In his book The Trouble With Principle, Stanley Fish once again exposes the either/or dilemma we create for ourselves. Rather than succumb to the tyranny of Absolutist Truth, we overreact with Relativism. But both extremes, despite appeals to transcendent Principle, are disguises of political positions and power plays, because even our abstractions are earthly products, framed in language derived from experience. And so, if it is politics all the way down, and all principle is situated, let's admit it and reconsider how we make commitments.

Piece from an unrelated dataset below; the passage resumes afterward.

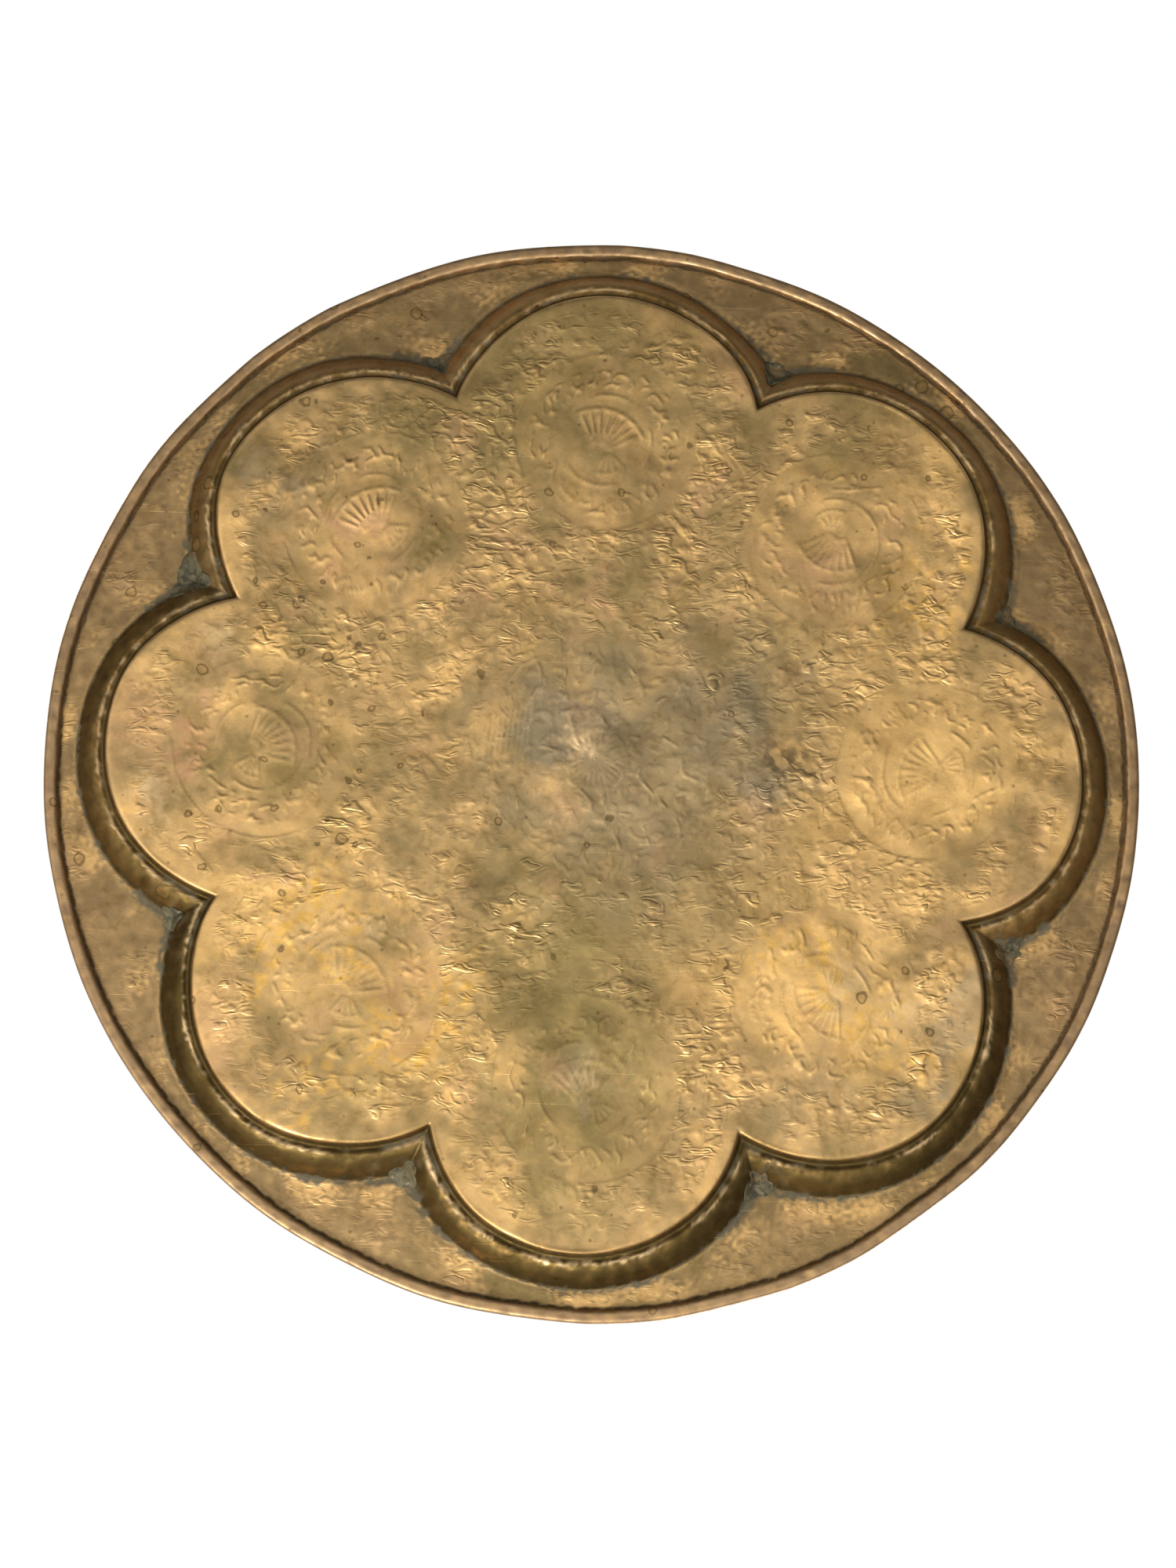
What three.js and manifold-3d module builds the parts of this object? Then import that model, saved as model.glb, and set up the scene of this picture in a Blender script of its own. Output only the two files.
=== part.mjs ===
// Round brass serving tray with an eight-lobed well, a wired rim and eight solder fills.
// Millimetres, +Z up, the open face of the well up, origin at the centre of the underside that it rests on.

import * as THREE from 'three';
import { mergeVertices } from 'three/addons/utils/BufferGeometryUtils.js';
import Module from 'manifold-3d';

const wasm = await Module();
wasm.setup();

// ---- Driving dimensions ----
const TRAY_RADIUS = 190;
const SHEET = 0.9;

// The well is eight overlapping round lobes. Its field is the flat underside that the tray stands on.
const LOBES = 8;
const LOBE_CENTRE_RADIUS = 113.3;
const LOBE_RADIUS = 53.7;
const FIELD_CORE_RADIUS = 90;
const WELL_DEPTH = 13.6;

// Underside of the moulding round each lobe: distance out from the field's edge, and height.
// A steep riser, a groove, a low bead, then an ovolo that stands almost upright where it meets the flange.
const MOULDING = [
  [0, 0],
  [1.0, 3.9],
  [1.9, 4.8],
  [3.3, 4.3],
  [5.6, 5.3],
  [8.0, 7.8],
  [10.1, 11.0],
  [11.4, WELL_DEPTH],
];

// The flange is level next to the well's inner corners, then lifts a little towards the rim.
const FLANGE_INNER_RADIUS = 145;
const FLANGE_LEVEL_RADIUS = 150;
const FLANGE_SLOPE = 0.027;

// The rim is rolled to the back over a wire, and its lip stops just short of the flange.
const WIRE_RADIUS = 1.1;
const FIT_GAP = 0.3;
const HEM_START_DEGREES = 90;
const HEM_TURN_DEGREES = 297;
const HEM_STEPS = 9;

// Solder run into the outside corner between two lobes: how far each fill reaches, going round from +X.
const SOLDER_REACHES = [9.5, 7.0, 7.5, 5.5, 7.5, 7.0, 6.0, 5.5];
const SOLDER_DEPTH_RATIO = 0.42;
const SOLDER_INSET = 0.35;

// ---- Facet counts ----
const RIM_SEGMENTS = 72;
const LOBE_SEGMENTS = 32;
const WIRE_SIDES = 8;
const SOLDER_SEGMENTS = 14;
const SOLDER_RINGS = 3;

// ---- Helper values worked out from them ----
const HEM_OUTER_RADIUS = WIRE_RADIUS + FIT_GAP + SHEET;
const HEM_INNER_RADIUS = WIRE_RADIUS + FIT_GAP;
const WIRE_RING_RADIUS = TRAY_RADIUS - HEM_OUTER_RADIUS;
const WIRE_HEIGHT = flangeUnderside(WIRE_RING_RADIUS) - HEM_INNER_RADIUS;
const FLANGE_MIDDLE = SHEET * 0.6;
const BELOW_THE_TRAY = -1;
const ABOVE_THE_TRAY = 30;
const SAME_POINT = 1e-4;

function flangeUnderside(radius) {
  return WELL_DEPTH + FLANGE_SLOPE * Math.max(0, radius - FLANGE_LEVEL_RADIUS);
}

// ---- Solids ----

// Turns a closed geometry into a manifold solid. Faces of no area, as at a lathe's axis, are left out.
function solidOf(geometry) {
  geometry.deleteAttribute('normal');
  geometry.deleteAttribute('uv');
  const merged = mergeVertices(geometry, SAME_POINT);
  const corners = merged.index.array;
  const faces = [];
  for (let i = 0; i < corners.length; i += 3) {
    const [a, b, c] = corners.slice(i, i + 3);
    if (a !== b && b !== c && c !== a) faces.push(a, b, c);
  }
  const mesh = new wasm.Mesh({
    numProp: 3,
    vertProperties: new Float32Array(merged.attributes.position.array),
    triVerts: new Uint32Array(faces),
  });
  return new wasm.Manifold(mesh);
}

function geometryOf(solid) {
  const { vertProperties, triVerts } = solid.getMesh();
  const geometry = new THREE.BufferGeometry();
  geometry.setAttribute('position', new THREE.BufferAttribute(new Float32Array(vertProperties), 3));
  geometry.setIndex(new THREE.BufferAttribute(new Uint32Array(triVerts), 1));
  geometry.computeVertexNormals();
  return geometry;
}

// Spins a profile of [radius, height] points about the upright axis. The points run from the bottom up.
function turned(profile, segments) {
  const points = profile.map(([radius, height]) => new THREE.Vector2(radius, height));
  const geometry = new THREE.LatheGeometry(points, segments);
  geometry.rotateX(Math.PI / 2);
  return geometry;
}

// Shifts an open profile to its left by a distance, with each corner mitred. The ends run on level.
function shifted(profile, distance) {
  return profile.map(([x, y], i) => {
    const [x0, y0] = i > 0 ? profile[i - 1] : [x - 1, y];
    const [x1, y1] = i < profile.length - 1 ? profile[i + 1] : [x + 1, y];
    const before = new THREE.Vector2(y0 - y, x - x0).normalize();
    const after = new THREE.Vector2(y - y1, x1 - x).normalize();
    const mitre = before.clone().add(after).normalize();
    const reach = distance / mitre.dot(after);
    return [x + mitre.x * reach, y + mitre.y * reach];
  });
}

// Carries the last slope of a profile on up to a height.
function runUpTo(profile, height) {
  const [[x0, y0], [x1, y1]] = profile.slice(-2);
  const reach = (x1 - x0) * (height - y0) / (y1 - y0);
  return [...profile.slice(0, -1), [x0 + reach, height]];
}

// The angle of each lobe's centre from +X.
function lobeAngles() {
  return Array.from({ length: LOBES }, (_, i) => i * 2 * Math.PI / LOBES);
}

// One lobe, solid from its moulded side inwards, as a round body about its own centre.
function lobeSolid(moulding, angle, top) {
  const side = runUpTo(moulding, top).map(([out, height]) => [LOBE_RADIUS + out, height]);
  const bottom = side[0][1];
  const geometry = turned([[0, bottom], ...side, [0, top]], LOBE_SEGMENTS);
  geometry.translate(LOBE_CENTRE_RADIUS * Math.cos(angle), LOBE_CENTRE_RADIUS * Math.sin(angle), 0);
  return solidOf(geometry);
}

// The whole lobed body, with a round core under the middle that the lobes leave bare.
function lobedSolid(moulding, top) {
  const bottom = moulding[0][1];
  const core = [[0, bottom], [FIELD_CORE_RADIUS, bottom], [FIELD_CORE_RADIUS, top], [0, top]];
  const start = solidOf(turned(core, RIM_SEGMENTS));
  return lobeAngles().reduce((body, angle) => body.add(lobeSolid(moulding, angle, top)), start);
}

// The flange and the roll of the hem, as one closed profile spun about the tray's axis.
function flangeSolid() {
  const arc = (radius) => Array.from({ length: HEM_STEPS + 1 }, (_, i) => {
    const angle = THREE.MathUtils.degToRad(HEM_START_DEGREES - i * HEM_TURN_DEGREES / HEM_STEPS);
    return [WIRE_RING_RADIUS + radius * Math.cos(angle), WIRE_HEIGHT + radius * Math.sin(angle)];
  });
  const start = [FLANGE_INNER_RADIUS, WELL_DEPTH];
  const profile = [
    start,
    [FLANGE_LEVEL_RADIUS, WELL_DEPTH],
    ...arc(HEM_INNER_RADIUS),
    ...arc(HEM_OUTER_RADIUS).reverse(),
    [FLANGE_LEVEL_RADIUS, WELL_DEPTH + SHEET],
    [FLANGE_INNER_RADIUS, WELL_DEPTH + SHEET],
    start,
  ];
  return solidOf(turned(profile, RIM_SEGMENTS));
}

// Everything below a surface that lies inside the thickness of the flange.
function underTheFlange() {
  return solidOf(turned([
    [0, BELOW_THE_TRAY],
    [WIRE_RING_RADIUS, BELOW_THE_TRAY],
    [WIRE_RING_RADIUS, flangeUnderside(WIRE_RING_RADIUS) + FLANGE_MIDDLE],
    [FLANGE_LEVEL_RADIUS, WELL_DEPTH + FLANGE_MIDDLE],
    [0, WELL_DEPTH + FLANGE_MIDDLE],
  ], RIM_SEGMENTS));
}

// ---- Pieces ----

function trayPan() {
  const outside = lobedSolid(MOULDING, ABOVE_THE_TRAY).intersect(underTheFlange());
  const hollow = lobedSolid(shifted(MOULDING, SHEET), ABOVE_THE_TRAY);
  return geometryOf(outside.add(flangeSolid()).subtract(hollow));
}

function rimWire() {
  return new THREE.TorusGeometry(WIRE_RING_RADIUS, WIRE_RADIUS, WIRE_SIDES, RIM_SEGMENTS);
}

// A low dome under the flange, cut to the two lobes beside it, with its widest ring up against the flange.
function cuspSolder(index) {
  const reach = SOLDER_REACHES[index];
  const depth = reach * SOLDER_DEPTH_RATIO;
  const angle = (index + 0.5) * 2 * Math.PI / LOBES;
  const halfSpan = LOBE_CENTRE_RADIUS * Math.sin(Math.PI / LOBES);
  const toHalfSpan = LOBE_CENTRE_RADIUS * Math.cos(Math.PI / LOBES);
  const mouldingRadius = LOBE_RADIUS + MOULDING.at(-1)[0];
  const cornerRadius = toHalfSpan + Math.sqrt(mouldingRadius ** 2 - halfSpan ** 2);
  const centre = cornerRadius + reach * SOLDER_INSET;
  const top = WELL_DEPTH - FIT_GAP;
  const dome = Array.from({ length: SOLDER_RINGS + 1 }, (_, i) => {
    const turn = i / SOLDER_RINGS * Math.PI / 2;
    return [reach * Math.sin(turn), top - depth * Math.cos(turn)];
  });
  const geometry = turned([...dome, [0, top]], SOLDER_SEGMENTS);
  geometry.translate(centre * Math.cos(angle), centre * Math.sin(angle), 0);
  const beside = [index, (index + 1) % LOBES].map((i) => lobeAngles()[i]);
  const clear = shifted(MOULDING, -FIT_GAP);
  const cutters = beside.map((lobe) => lobeSolid(clear, lobe, ABOVE_THE_TRAY));
  return geometryOf(solidOf(geometry).subtract(cutters[0]).subtract(cutters[1]));
}

// ---- Assembly ----

const tray = new THREE.Group();

function place(name, geometry, color, roughness) {
  const material = new THREE.MeshStandardMaterial({ color, roughness, metalness: 1 });
  const mesh = new THREE.Mesh(geometry, material);
  mesh.name = name;
  tray.add(mesh);
  return mesh;
}

place('tray_pan', trayPan(), 0xa98a55, 0.38);
place('rim_wire', rimWire(), 0x6e675c, 0.55).position.z = WIRE_HEIGHT;
SOLDER_REACHES.forEach((_, i) => place(`cusp_solder_${i + 1}`, cuspSolder(i), 0x77756c, 0.6));

export default tray;
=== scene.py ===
# %% [markdown]
# # A lobed brass tray
#
# The tray is one brass sheet, hammered into a shallow well with eight round lobes, with a moulding round the well,
# a level flange, and a rim rolled to the back over a wire. A pattern was chased into the front, and every punch
# mark shows on the back as a soft bump. The CAD nodes give the true sizes, so they are loaded first and never
# moved.

# %% Load the packed tray
import math

import bpy
import numpy as np
from mathutils import Matrix, Vector


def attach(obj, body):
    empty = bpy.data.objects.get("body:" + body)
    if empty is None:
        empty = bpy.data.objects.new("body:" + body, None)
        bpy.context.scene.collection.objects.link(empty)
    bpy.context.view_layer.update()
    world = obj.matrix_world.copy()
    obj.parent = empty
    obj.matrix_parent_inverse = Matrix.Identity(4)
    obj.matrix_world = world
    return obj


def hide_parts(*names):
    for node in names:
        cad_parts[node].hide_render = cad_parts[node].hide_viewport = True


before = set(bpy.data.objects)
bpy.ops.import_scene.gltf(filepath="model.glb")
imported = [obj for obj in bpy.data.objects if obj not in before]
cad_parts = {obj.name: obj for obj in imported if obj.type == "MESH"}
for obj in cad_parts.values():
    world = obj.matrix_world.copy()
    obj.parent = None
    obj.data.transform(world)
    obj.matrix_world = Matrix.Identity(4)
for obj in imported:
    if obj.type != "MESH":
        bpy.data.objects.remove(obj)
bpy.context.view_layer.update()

MM = 0.001
print("CAD nodes:", sorted(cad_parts))

# %% [markdown]
# ## Sizes
#
# All the making below is done in millimetres, and turned into metres when a mesh is made. These are the sizes
# that the CAD was drawn to. The rim is a hair inside the CAD's facets, so a true circle stays in its box.

# %% The tray's sizes
LOBES = 8
LOBE_CENTRE = 113.3
LOBE_RADIUS = 53.7
SHEET = 0.9
WELL_DEPTH = 13.6
FLANGE_LEVEL_RADIUS = 150.0
FLANGE_SLOPE = 0.027
RIM_REACH = 189.9
ROLL_OUTSIDE = 2.3
ROLL_INSIDE = 1.4
WIRE_RADIUS = 1.1
ROLL_RING = RIM_REACH - ROLL_OUTSIDE


def smooth(value, low, high):
    """0 below low, 1 above high, and an even ease between them."""
    t = np.clip((value - low) / (high - low), 0, 1)
    return t * t * (3 - 2 * t)


def hump(value, middle, width):
    """1 at the middle, falling away evenly to both sides."""
    return np.exp(-((value - middle) / width) ** 2)


def flange_under(radius):
    """The height of the flange's underside, which lifts a little towards the rim."""
    return WELL_DEPTH + FLANGE_SLOPE * np.maximum(0, radius - FLANGE_LEVEL_RADIUS)


ROLL_HEIGHT = float(flange_under(ROLL_RING + 0.1)) - ROLL_INSIDE
print("the roll's centre is at", round(ROLL_RING, 2), "out and", round(ROLL_HEIGHT, 2), "up")

# %% [markdown]
# ## The lobed outline
#
# The well's edge is eight arcs. Every ray from the tray's middle meets it once, so a ring that follows the
# outline is a reach for each angle. Folding the angle into one lobe lets one formula serve all eight. The same
# idea gives how far any point lies outside the edge, which later places dirt, wear and solder.

# %% Outline of the well
LOBE_STEP = 2 * math.pi / LOBES
CORNER_ACROSS = LOBE_CENTRE * math.sin(LOBE_STEP / 2)
CORNER_ALONG = LOBE_CENTRE * math.cos(LOBE_STEP / 2)
CORNER_REACH = CORNER_ALONG + math.sqrt(LOBE_RADIUS ** 2 - CORNER_ACROSS ** 2)


def folded(angle):
    """An angle as seen from the nearest lobe's middle."""
    return (angle + LOBE_STEP / 2) % LOBE_STEP - LOBE_STEP / 2


def reach_to(angle, out):
    """How far a ray from the middle goes to the line that runs 'out' beyond the well's edge."""
    turn = folded(angle)
    return LOBE_CENTRE * np.cos(turn) + np.sqrt((LOBE_RADIUS + out) ** 2 - (LOBE_CENTRE * np.sin(turn)) ** 2)


def distance_out(x, y):
    """How far points lie outside the well's edge; inside it the answer is below 0."""
    radius, turn = np.hypot(x, y), np.abs(folded(np.arctan2(y, x)))
    along, across = radius * np.cos(turn) - LOBE_CENTRE, radius * np.sin(turn)
    to_arc = np.hypot(along, across) - LOBE_RADIUS
    corner_x = CORNER_REACH * math.cos(LOBE_STEP / 2)
    corner_y = CORNER_REACH * math.sin(LOBE_STEP / 2)
    to_corner = -np.hypot(radius * np.cos(turn) - corner_x, across - corner_y)
    span = math.atan2(corner_y, corner_x - LOBE_CENTRE)
    beside_arc = np.arctan2(across, along) <= span
    inside = radius < reach_to(turn, 0)
    return np.where(inside & ~beside_arc, to_corner, to_arc)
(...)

A lawyer as well as a literary critic and Milton scholar, Fish devotes much of The Trouble With Principle to the freedom of speech and the separation of church and state. Another reviewer might focus on the legal analysis which comprises several of these essays. But the underlying purpose, which unifies this collection, is to expose the political nature of Relativism. Once relativism is understood as the mirror opposite of absolutism, Fish comes on strong. He calls his target relativists Liberals, which is misleading, because he often takes stands that could be called politically liberal (e.g., he is for affirmative action, e.g.). "My target," writes Fish, "is never liberalism in the sense of a set of particular political positions on debated issues; rather my target is Liberalism with a capital L, that is liberalism as an effort to bracket metaphysical or religious views.. ."(pp. 285-286). Fish is really attacking the deification of Tolerance, i.e. Relativism, as it paralyzes people when they need to take a stand.
When we take a stand, Fish explains, we need not invoke Absolute Truth. Instead, we acknowledge that, although our knowledge is limited and our information will probably change, to not take a stand would be wrong. To be paralyzed by "mere opinion" is to refuse responsibility, a political position Fish deplores. Situated as we are, we are where the action is, and to refuse to act until our decisions can be unsituated, ratified by absolute Principle, is to cop out. Fish believes that "in a world where nothing is fixed or permanent and the relationship between present urgencies and ultimate ends is continually changing, one must take one's constructs not less seriously ... but more seriously. For if we wait for constructs that are in touch with eternity, we will fail to act in moments when action is possible for limited creatures" (p. 239).
Although Fish has been called a relativist, and he may have been one in his reader-response days, he acknowledged in class twenty-five years ago that he had changed. He recognized the paralyzing effects of relativism years ago. The Trouble With Principle is about moral judgment and responsible action, but it reverses the location of morality from theory to politics: "Politics, interest, partisan conviction, and belief are the locations of morality. It is in and through them that one's sense of justice and of the 'good' lives and is put into action. Immorality resides in the mantras of liberal theory-fairness, impartiality, and mutual respect-all devices for painting the world various shades of gray" (p. 242).
If, as Fish says, theory is the liberal's game, and "liberals don't have to win the theory game in order to win; all they have to do is get antiliberals to play it" (p. 221), one wonders if Fish, the antiliberal, hasn't played in vain. Nevertheless, Fish argues strongly and invokes the authoritative example of his specialty, John Milton, because Milton's view is also "alien to the modern liberal Enlightenment picture of cognitive activity in which the mind is conceived of as a calculating and assessing machine that is open to all thoughts and closed to none" (p. 247). At the outset, on page 2, Fish tells us he is "with Milton," whose view "is exactly the reverse" (p. 247) of liberalism. "One's consciousness must be grounded in an originary act of faith-a stipulation of basic value-from which determinations of right and wrong, relevant and irrelevant, real and unreal, will then follow" (p. 247). And "Satan is the very type of those who would reason before they believe" (p. 267). And, in case you still suspect Fish of relativism, he invokes Dante, who cast liberals into the seventh level of hell.
Without a transcendent anchor, yet with passionate belief, Fish acknowledges that his thesis is "resisted by both the right and the left" (p. 280). As long as Principle is given transcendent status, Fish's alternative view of situated principles which can change may seem relativistic. "To be sure," says Fish, "the process is circular, but as the operation of a dictionary is circular ... It is beliefs that alter beliefs ... and among the beliefs internal to any structure will be a belief as to what might be a reason for its own revision" (p. 281).
Stanley Fish is currently dean of the College of Liberal Arts and Sciences at the University of Illinois at Chicago. He is also the author of How Milton Works, Surprised by Sin. and There's No Such Thing as Free Speech, and It's a Good Thing Too. Nevertheless, Fish has managed to challenge/demonize both the conservatives and the liberals without being burned at the stake, thanks to the "Tolerance" he despises.